I wonder where you are now....Mark.

He was my third boyfriend. I loved him so dearly with all my heart. I think he's one of those relationships that really made a mark on me (cause his name is Mark?!LOL) I made a mistake and he punished me when I asked for a second chance, he accepted it but made my life miserable...my soul was crying inside when he was spending the night with me but made me feel like a stranger, he didn't bother kissing me...

Texting someone else when he knew i could see it, he made love to me but treated me like I'm a whore...he will visit just to have sex with me and leave. I cried every time he does that. After sometime, he just vanished without a word till now... though I'm over him, but I could still remember the pain it caused me. Wishing I would never feel that again.

I wonder where you are now...Rom.

Many of us have fallen in love with our best friend. Its a classic story for most of us. I am no exemption...he used to hold my hand and forced me when he wanted me to accompany him somewhere when I'm too lazy to...he used to asked my opinion on things he's unsure of...he used to asked me to join him at the shower when its only the two of us at their house...I remembered how I tried to stop my feelings for growing more and more deeper...

I remembered how it made me jealous when he tried to court some girl at school, and I remembered it clearly how I tried to discourage him that she's not worth it. We used to hang out till very late at night after school and talk about anything but not our own feelings. I know, I could feel it, he has something for me too. But he knew it was not right. He wanted to be a good son as what his mother told him to.

He's the first person I loved.

:-)

Looking back on those years made me smile and made me sad at the same time. There are some regrets and most specially there are lessons learned. We grow older and we gained more knowledge on how we could run our lives and those people around us. No matter where they are now, no matter what they do, I hope they are all doing good and happy.

October 4, 2010

Carefree

We're the dickheads!haha.

Last wednesday we're finally able to go out and to party after almost 4 months of non stop-working ! I can't believe its that long since we last go out on a gimik. There's a pinoy band playing all types of music that night, we're kinda excited because, every time we go to this club, they featured DJs or house music, we don't wanna dance to that! we want lady gaga's! Toinks!

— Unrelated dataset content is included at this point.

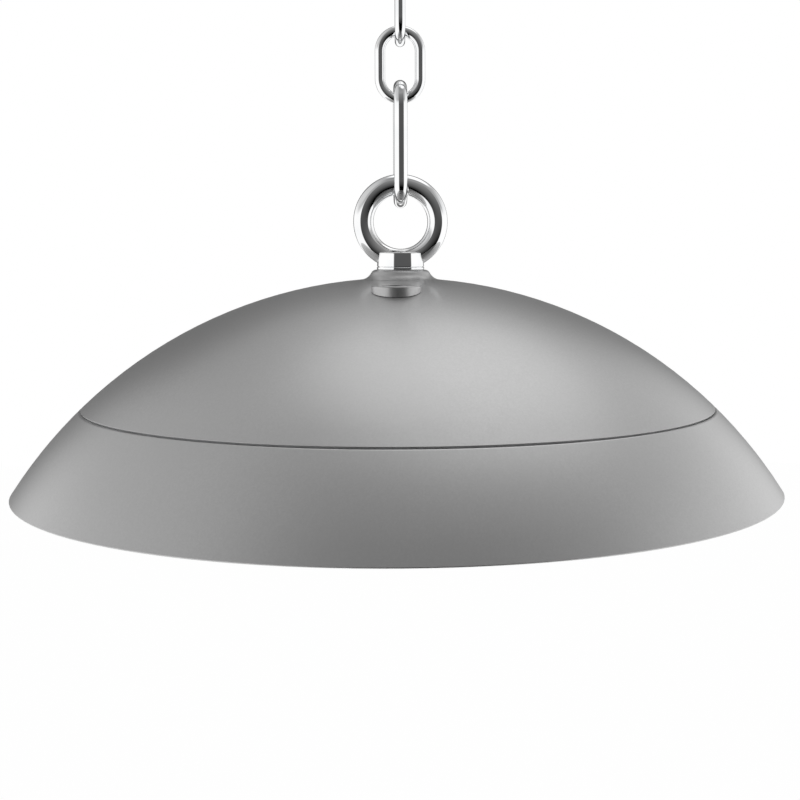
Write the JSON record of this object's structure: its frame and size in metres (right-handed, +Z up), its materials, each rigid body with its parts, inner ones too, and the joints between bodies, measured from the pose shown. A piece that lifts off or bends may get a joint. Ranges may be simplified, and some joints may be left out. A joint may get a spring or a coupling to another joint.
{
  "type": "high bay light",
  "caption": "Silver shallow-dome high bay light hung by an eye bolt on a short chain, with an LED lens plate inside its mouth.",
  "frame": {"origin": "the hang point: inside top of the top link, where the ceiling hook's wire bears", "axes": "+Z up along the chain, -Y the front, the side with the cable entry"},
  "size_m": [0.439, 0.439, 0.2946],
  "materials": {
    "chain_steel": "polished and chrome plated round wire",
    "eye_chrome": "polished forging, chrome plated",
    "zinc_steel": "bright zinc plate",
    "dome_enamel": "silver metallic lacquer under a clear coat, fine flake",
    "bezel_enamel": "satin silver lacquer",
    "cast_aluminium": "as cast, lightly tumbled",
    "driver_aluminium": "satin anodised extrusion",
    "sheet_steel": "zinc coated sheet",
    "board_white": "white solder mask",
    "led_phosphor": "yellow phosphor",
    "lens_clear": "clear moulded polycarbonate",
    "black_rubber": "moulded silicone",
    "block_white": "moulded white nylon",
    "lead_sheath": "extruded PVC"
  },
  "bodies": {
    "top_link": {"top_link": "chain_steel"},
    "chain_link": {"chain_link": "chain_steel"},
    "long_link": {"long_link": "chain_steel"},
    "luminaire": {"eye_bolt": "eye_chrome", "eye_washer": "zinc_steel", "hub_washer": "zinc_steel", "lock_nut": "zinc_steel", "upper_dome": "dome_enamel", "lower_skirt": "dome_enamel", "seam_gasket": "black_rubber", "housing_screws": "zinc_steel", "heat_sink": "cast_aluminium", "led_board": "board_white", "led_packages": "led_phosphor", "board_screws": "zinc_steel", "lens_plate": "lens_clear", "lens_gasket": "black_rubber", "bezel_ring": "bezel_enamel", "bezel_screws": "zinc_steel", "driver_tray": "sheet_steel", "tray_screws": "zinc_steel", "driver_case": "driver_aluminium", "driver_cap_input": "sheet_steel", "driver_cap_output": "sheet_steel", "driver_screws": "zinc_steel", "terminal_block": "block_white", "terminal_screws": "zinc_steel", "input_lead": "lead_sheath", "led_lead": "lead_sheath", "lead_grommet": "black_rubber", "entry_bush": "dome_enamel", "entry_seal": "black_rubber", "entry_locknut": "zinc_steel"}
  },
  "joints": [
    {"name": "chain_link_swing", "type": "hinge", "parent": "top_link", "child": "chain_link", "pos_m": [0, 0, -0.0291], "axis": [1, 0, 0], "range_deg": [-90, 90]},
    {"name": "long_link_swing", "type": "hinge", "parent": "chain_link", "child": "long_link", "pos_m": [0, 0, -0.06025], "axis": [-0.0732, 0.9973, 0], "range_deg": [-90, 90]},
    {"name": "luminaire_swing", "type": "hinge", "parent": "long_link", "child": "luminaire", "pos_m": [0, 0, -0.1152], "axis": [1, 0, 0], "range_deg": [-90, 90]}
  ]
}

I had a hard time choosing what to wear. I changed twice undecided which one! (arte lang hehe). It took me an hour to prepare! Pero la naman nabago sa itsura ko, ganun pa din! LOL! I envy those people who could prepare themselves in an instant, like in 15 minutes they are ready to go!

We came in so early, (excited???!) I was with my 4 girlfriends and 2 boy friends, we need to bring 2 guys because, you know with my kind of beauty on that place, we need protection, who wish to take me by force! LOL!!!

Few people are there, the band has not started playing yet, so we decided to eat first, all are starving, we ordered 24 pieces chicken wings and fish fillet, imagine, we had dinner there! Ginawang hapunan ang pulutan!

Anyway, we loved the band, and I had a great crush to the long haired drummer! We danced the night away! Gosh I missed that feeling of being crazy, carefree and tipsy!

di ko alam kung anong dance step yan! at salamat sa sponsor ko:ZARA at CELIO, pinaganda nyo ko nung gabing yan!LOL

Every dance, I tried to forget my worries about my mom...

Every song, I tried to ignore about the worries about my future...

Every beat, i tried to push away my insecurities and fear about my love life...

All of that in just one night...I felt liberated.

When you're an OFW, you need to relax once in a while, we deserved to have a little fun you know...

When I was at the comfort room alone, in front of the mirror removing the food that got stucked on my braces, and suddenly he entered...

The cute drummer!!!

I had a funny reaction when I saw him, my eyes was wide open the minute our eyes met!

And he saw that reaction!

Sooo0 kakahiya! Taena! Its so obvious that I have a crush on him!

To my surprised, he looked at me directly from the mirror, and licked his lips, started pulling his shirt up, exposing sexy abs and pinkish nipple...I can't move...I was into him...he unbuckled his belt and showed me his long, hard dick....

OK fine, I just made that up! LOL!

The point is, he knew that i like him. Nyahehe. anlaki ng issue di bah!

The club started closing up, and we still don't wanna go! Its so bitin! it felt like we've been there for just an hour when in fact we spent almost 5 hours na!

We decided to stop to a nearby coffee bean and spent another 2 hrs there talking and chatting and cam whoring! Gosh, I love my friends! It was a lot of fun doing this! We promised to do this gimik night again!

October 1, 2010

Father.Son.BF.


Clayton's dad arrived to Manila yesterday, after many years of working abroad, he finally decided to quit and stay for good. His dad don't want him to be gay. So my baby-baby is hiding inside his big closet full of skeletons with pink ribbons on the head! Nyahaha!

I told him to go home early and meet his dad. But Clayton said he'll be very late to have a grand entrance!

Anong kaeklatan yun? artista?!

When I'm about to sleep, I texted him:

Iidlip muna ko, i-kumusta mo nalang ako sa "Papa" natin...hehe. Goodnight.

(Goodnight, I'll take a nap, Clay...send my greetings to "our" DAD)

OK, kamusta ka din daw. Mahalin mo daw ako ng todo-todo sabi nya! LOL

(OK, he said hi too. He said, you should love me more than enough!LOL)

Napailing nalang ako... bumanat na naman si Tanga hehe

It made me smile though.

And told myself, Damn, I love this crazy bastard!